Meski demikian, Yohanes menekankan pelayanan dasar seperti pendidikan, kesehatan, dan infrastruktur dasar tetap harus menjadi prioritas utama percepatan pembangunan di Papua, sembari memperkuat ekonomi lokal secara bertahap. Ia mengingatkan agar KEPP Otsus Papua dan Kemendagri tidak semata fokus pada pembangunan fisik, tetapi juga tanggap terhadap potensi tumpang tindih kewenangan serta resistensi kepercayaan masyarakat.
“Untuk meminimalkan resistensi, komite harus memperkuat koordinasi lintas sektor, baik dengan kementerian maupun pemerintah daerah Papua, serta mendorong partisipasi aktif masyarakat dalam proses perumusan dan pengambilan keputusan,” katanya.
Sebelumnya, dalam pengarahan Presiden RI kepada kepala daerah se-Papua di Istana Negara, Jakarta, Selasa (16/12/2025), Mendagri Tito Karnavian menyampaikan bahwa KEPP Otsus Papua bertugas mengharmonisasi dan menyinkronkan program kementerian dan lembaga agar kompatibel dengan percepatan pembangunan di Papua.
“Komite ini juga akan melakukan pengawasan dan evaluasi secara berkala setiap tiga hingga empat bulan untuk melihat program mana yang berjalan dan mana yang tidak, sekaligus mengidentifikasi kendala yang dihadapi,” ujar Tito.
Tito menjelaskan, KEPP Otsus Papua akan merancang model pembangunan yang bertumpu pada masukan pemerintah daerah dan masyarakat lokal. Strategi ini diterapkan untuk menghindari kegagalan program akibat ketidaksesuaian dengan karakteristik alam dan kebutuhan masyarakat Papua.
Dalam kesempatan tersebut, Tito juga memohon dukungan anggaran kepada Presiden Prabowo Subianto untuk mendukung kinerja anggota dan staf KEPP Otsus Papua.

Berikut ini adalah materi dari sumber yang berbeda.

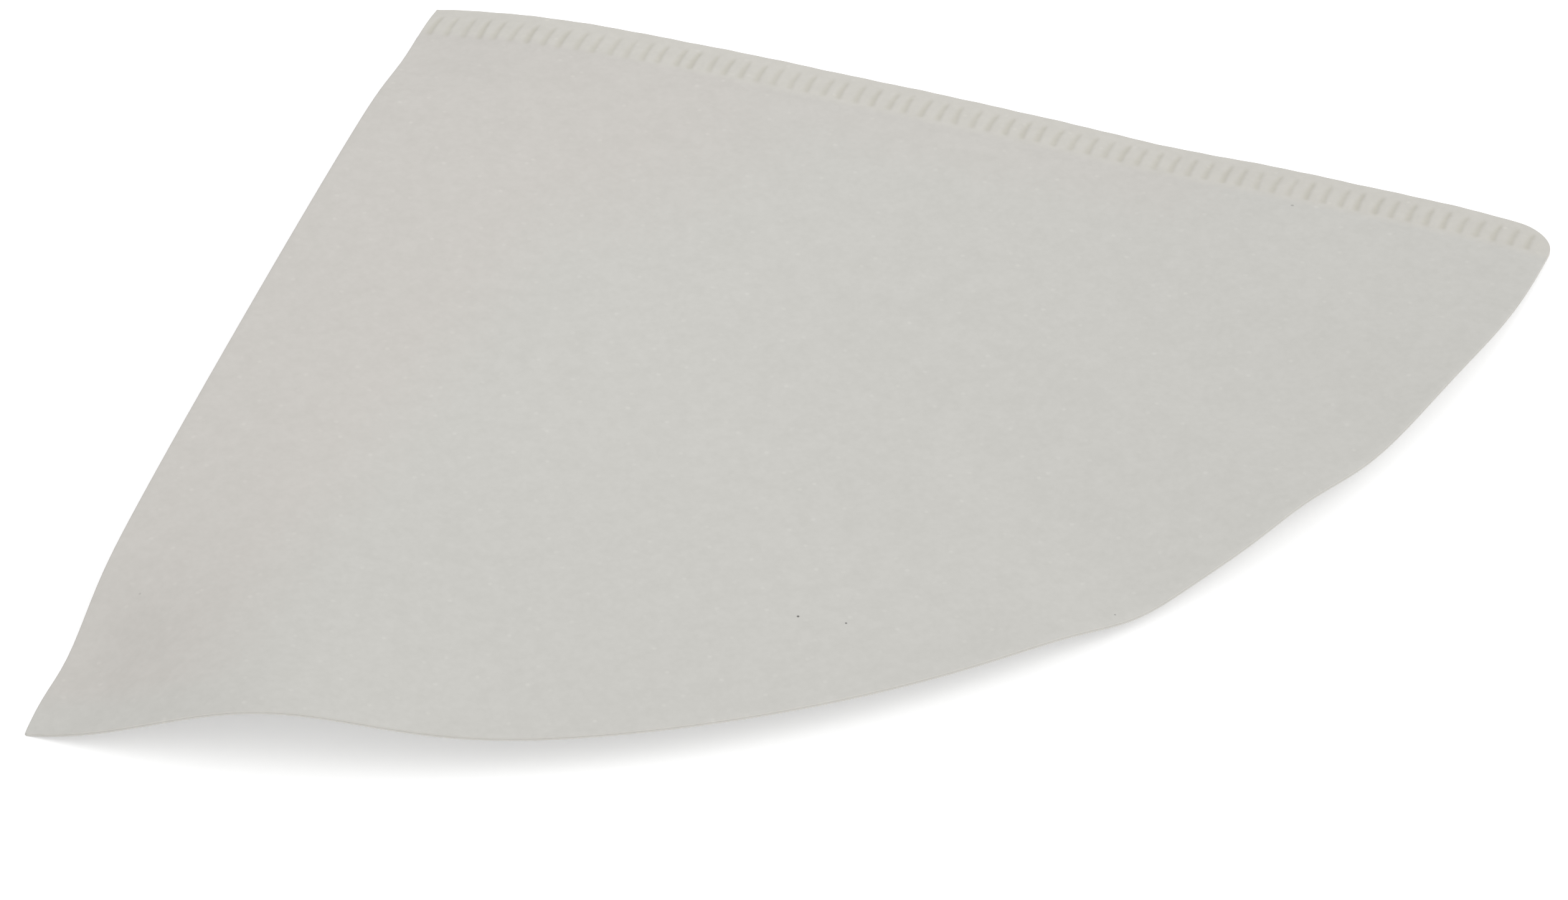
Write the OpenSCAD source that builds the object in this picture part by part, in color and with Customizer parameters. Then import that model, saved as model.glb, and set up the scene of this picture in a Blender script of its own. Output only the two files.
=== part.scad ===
// Paper coffee filter for a cone dripper, lying flat as it comes from the pack.
// One sheet of filter paper is folded in half along one straight side, and the two plies
// are crimped together along the other. The curved edge stays open: it is the mouth.

/* [Folded sheet] */
// Length of the two straight sides, from the tip to the mouth
side_length = 125; // [95:1:160]
// Angle at the tip, between the folded side and the crimped side
tip_angle = 90; // [80:1:100]
// Radius of the trimmed corner where the crimped side meets the mouth
corner_radius = 4; // [3:0.5:12]
// Thickness of one ply of paper
ply_thickness = 0.2; // [0.12:0.02:0.4]
// Air between the two plies inside the pocket
ply_gap = 0.08; // [0.04:0.02:0.2]

/* [Crimped seam] */
// Width of the strip along the side where the plies are pressed into one
seam_width = 6.5; // [6:0.5:12]
// Margin from the cut edge to the row of crimps
crimp_margin = 1.2; // [0.8:0.1:2]
// Length of one crimp, across the seam
crimp_length = 3.7; // [2:0.1:4]
// Width of a crimp at its outer end, along the seam
crimp_width = 0.7; // [0.4:0.1:1.2]
// Width of a crimp at its inner end
crimp_inner_width = 1.1; // [0.4:0.1:1.3]
// Depth that a crimp is pressed down
crimp_depth = 0.15; // [0.05:0.01:0.3]
// Length of the slope at each end of a crimp
crimp_ramp = 0.5; // [0.2:0.1:0.8]
// Distance from one crimp to the next
crimp_pitch = 1.84; // [1.5:0.02:4]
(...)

Pasalnya, seluruh anggota komite harus terjun langsung secara berkala ke enam provinsi serta 42 kabupaten/kota di Papua dengan jarak dan medan yang tidak mudah.
“Ini penting untuk memastikan setiap program benar-benar berdampak langsung pada peningkatan kesejahteraan masyarakat,” kata Tito.
Sebagai informasi, Komite Eksekutif Percepatan Pembangunan Otonomi Khusus Papua merupakan lembaga nonstruktural yang dibentuk untuk mengharmonisasi program percepatan pembangunan di Papua dan ditetapkan melalui Keputusan Presiden Nomor 110 Tahun 2025.